## START Records for the exercise

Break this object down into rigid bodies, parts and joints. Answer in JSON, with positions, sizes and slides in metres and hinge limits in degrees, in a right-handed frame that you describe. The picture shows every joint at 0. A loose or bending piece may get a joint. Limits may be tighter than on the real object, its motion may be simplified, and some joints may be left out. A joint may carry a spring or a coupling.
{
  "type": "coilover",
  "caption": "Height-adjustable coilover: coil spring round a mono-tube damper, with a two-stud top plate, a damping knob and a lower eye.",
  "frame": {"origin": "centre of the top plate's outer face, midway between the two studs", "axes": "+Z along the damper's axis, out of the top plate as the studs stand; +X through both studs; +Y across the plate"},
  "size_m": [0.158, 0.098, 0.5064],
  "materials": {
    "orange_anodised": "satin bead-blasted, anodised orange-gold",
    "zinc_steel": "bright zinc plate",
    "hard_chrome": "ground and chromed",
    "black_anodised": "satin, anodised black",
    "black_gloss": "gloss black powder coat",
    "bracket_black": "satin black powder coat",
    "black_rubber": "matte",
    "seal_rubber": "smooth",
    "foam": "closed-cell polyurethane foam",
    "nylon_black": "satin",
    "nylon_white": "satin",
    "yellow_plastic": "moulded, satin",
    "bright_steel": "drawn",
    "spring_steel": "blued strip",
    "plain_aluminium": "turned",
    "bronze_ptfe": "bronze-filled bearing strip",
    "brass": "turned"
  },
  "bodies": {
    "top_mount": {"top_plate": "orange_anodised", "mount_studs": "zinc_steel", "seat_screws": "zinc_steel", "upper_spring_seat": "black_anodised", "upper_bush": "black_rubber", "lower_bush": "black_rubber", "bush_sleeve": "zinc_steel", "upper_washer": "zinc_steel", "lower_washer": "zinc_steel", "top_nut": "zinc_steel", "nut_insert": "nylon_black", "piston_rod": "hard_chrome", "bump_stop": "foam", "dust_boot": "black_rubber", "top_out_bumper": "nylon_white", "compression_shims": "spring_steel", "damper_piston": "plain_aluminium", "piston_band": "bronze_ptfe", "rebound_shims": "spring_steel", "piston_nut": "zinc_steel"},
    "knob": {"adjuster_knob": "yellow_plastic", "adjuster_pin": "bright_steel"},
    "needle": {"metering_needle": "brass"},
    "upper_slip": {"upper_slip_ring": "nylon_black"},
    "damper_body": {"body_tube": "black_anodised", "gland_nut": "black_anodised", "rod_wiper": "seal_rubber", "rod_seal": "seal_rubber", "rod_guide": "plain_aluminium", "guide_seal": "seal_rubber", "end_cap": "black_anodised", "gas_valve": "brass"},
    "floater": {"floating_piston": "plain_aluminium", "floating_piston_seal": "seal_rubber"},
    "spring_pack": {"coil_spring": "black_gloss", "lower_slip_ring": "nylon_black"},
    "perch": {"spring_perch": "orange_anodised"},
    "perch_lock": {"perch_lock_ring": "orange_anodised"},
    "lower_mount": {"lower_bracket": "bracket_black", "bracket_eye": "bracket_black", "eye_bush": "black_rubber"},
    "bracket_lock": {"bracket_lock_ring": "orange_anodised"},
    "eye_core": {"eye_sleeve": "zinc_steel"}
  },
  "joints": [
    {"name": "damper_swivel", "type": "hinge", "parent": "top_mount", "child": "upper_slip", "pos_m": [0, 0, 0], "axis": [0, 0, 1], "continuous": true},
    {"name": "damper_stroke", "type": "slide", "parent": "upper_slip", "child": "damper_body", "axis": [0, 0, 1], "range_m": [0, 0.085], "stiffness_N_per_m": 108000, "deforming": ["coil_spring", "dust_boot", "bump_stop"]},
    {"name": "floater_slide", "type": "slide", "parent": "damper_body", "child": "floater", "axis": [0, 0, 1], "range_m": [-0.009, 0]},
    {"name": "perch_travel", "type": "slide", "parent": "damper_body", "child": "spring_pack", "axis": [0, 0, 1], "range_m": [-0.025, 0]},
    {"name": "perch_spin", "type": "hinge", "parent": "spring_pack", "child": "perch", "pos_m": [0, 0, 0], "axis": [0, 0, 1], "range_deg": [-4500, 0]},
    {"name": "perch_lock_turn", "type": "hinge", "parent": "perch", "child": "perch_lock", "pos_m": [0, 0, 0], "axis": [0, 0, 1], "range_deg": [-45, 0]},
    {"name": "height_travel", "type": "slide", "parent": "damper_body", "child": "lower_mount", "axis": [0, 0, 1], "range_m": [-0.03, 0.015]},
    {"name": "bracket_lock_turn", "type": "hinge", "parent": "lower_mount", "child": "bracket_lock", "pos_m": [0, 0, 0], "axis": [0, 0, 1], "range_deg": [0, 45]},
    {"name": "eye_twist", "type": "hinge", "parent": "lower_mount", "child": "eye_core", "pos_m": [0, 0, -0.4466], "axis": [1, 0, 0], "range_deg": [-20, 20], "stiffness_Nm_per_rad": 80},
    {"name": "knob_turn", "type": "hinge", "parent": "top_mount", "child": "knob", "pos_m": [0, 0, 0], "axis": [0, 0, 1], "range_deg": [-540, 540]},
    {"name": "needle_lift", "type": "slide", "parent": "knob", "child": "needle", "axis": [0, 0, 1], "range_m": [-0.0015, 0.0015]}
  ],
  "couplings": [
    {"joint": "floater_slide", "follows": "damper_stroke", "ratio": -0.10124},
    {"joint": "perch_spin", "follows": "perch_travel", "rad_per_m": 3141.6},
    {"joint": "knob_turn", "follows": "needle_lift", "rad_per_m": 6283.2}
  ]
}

## END Records for the exercise
## START Records for the exercise

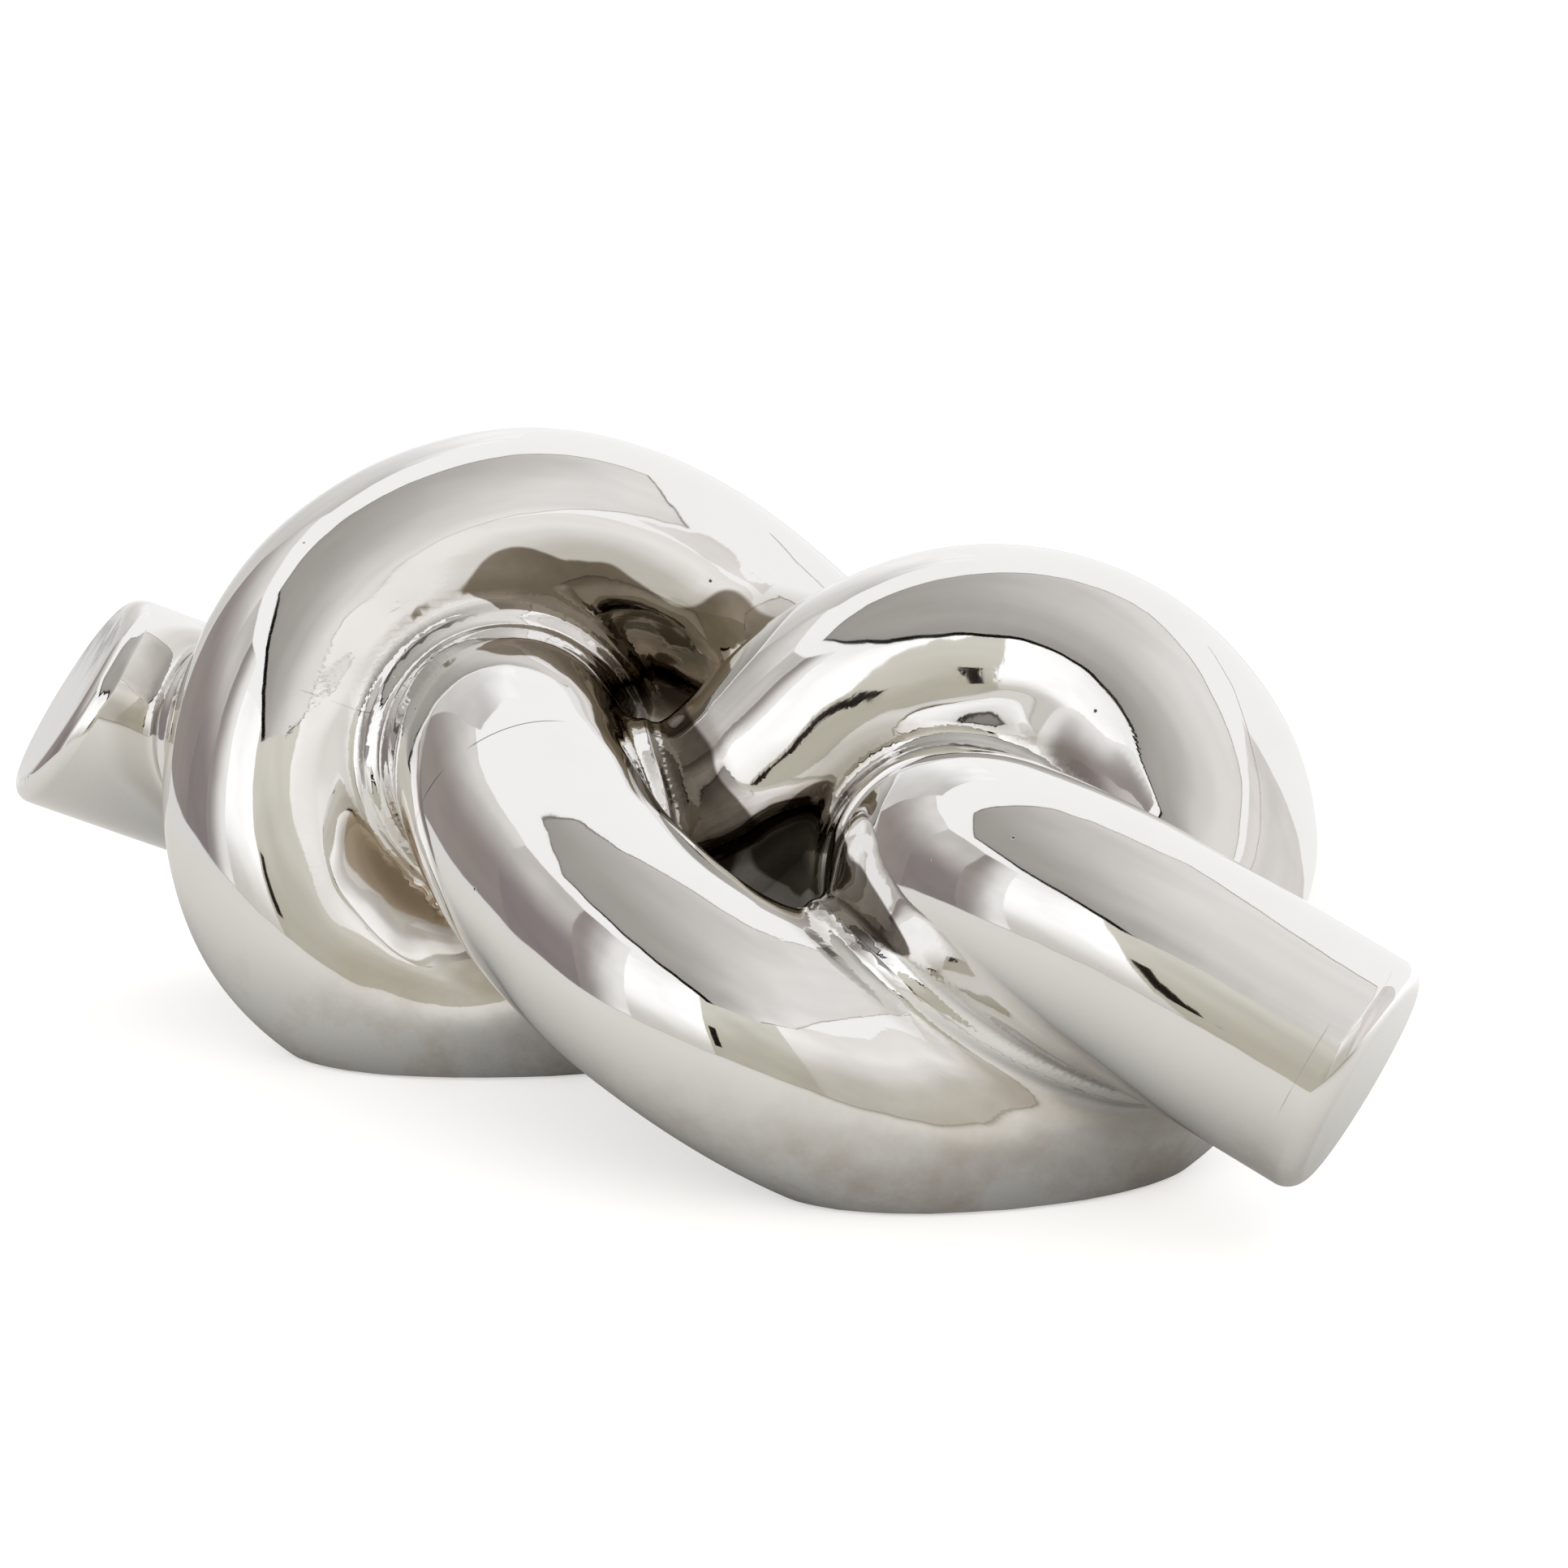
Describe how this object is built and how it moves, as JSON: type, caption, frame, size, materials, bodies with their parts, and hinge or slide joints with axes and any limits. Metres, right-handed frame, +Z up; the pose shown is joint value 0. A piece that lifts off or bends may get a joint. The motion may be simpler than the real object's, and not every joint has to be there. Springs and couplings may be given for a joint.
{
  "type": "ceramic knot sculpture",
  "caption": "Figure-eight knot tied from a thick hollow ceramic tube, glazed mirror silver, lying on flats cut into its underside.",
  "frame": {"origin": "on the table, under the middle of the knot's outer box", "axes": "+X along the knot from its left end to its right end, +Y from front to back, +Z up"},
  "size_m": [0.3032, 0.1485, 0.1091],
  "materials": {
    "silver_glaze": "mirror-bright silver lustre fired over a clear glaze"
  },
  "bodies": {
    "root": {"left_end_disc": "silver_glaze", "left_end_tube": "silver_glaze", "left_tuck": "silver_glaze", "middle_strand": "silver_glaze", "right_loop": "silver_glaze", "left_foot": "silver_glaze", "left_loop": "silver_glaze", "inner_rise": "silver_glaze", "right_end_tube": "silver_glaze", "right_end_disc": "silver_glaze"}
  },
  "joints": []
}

## END Records for the exercise

Check each line of these records for the string "piece" and state only how many lines have it.

Solution →
2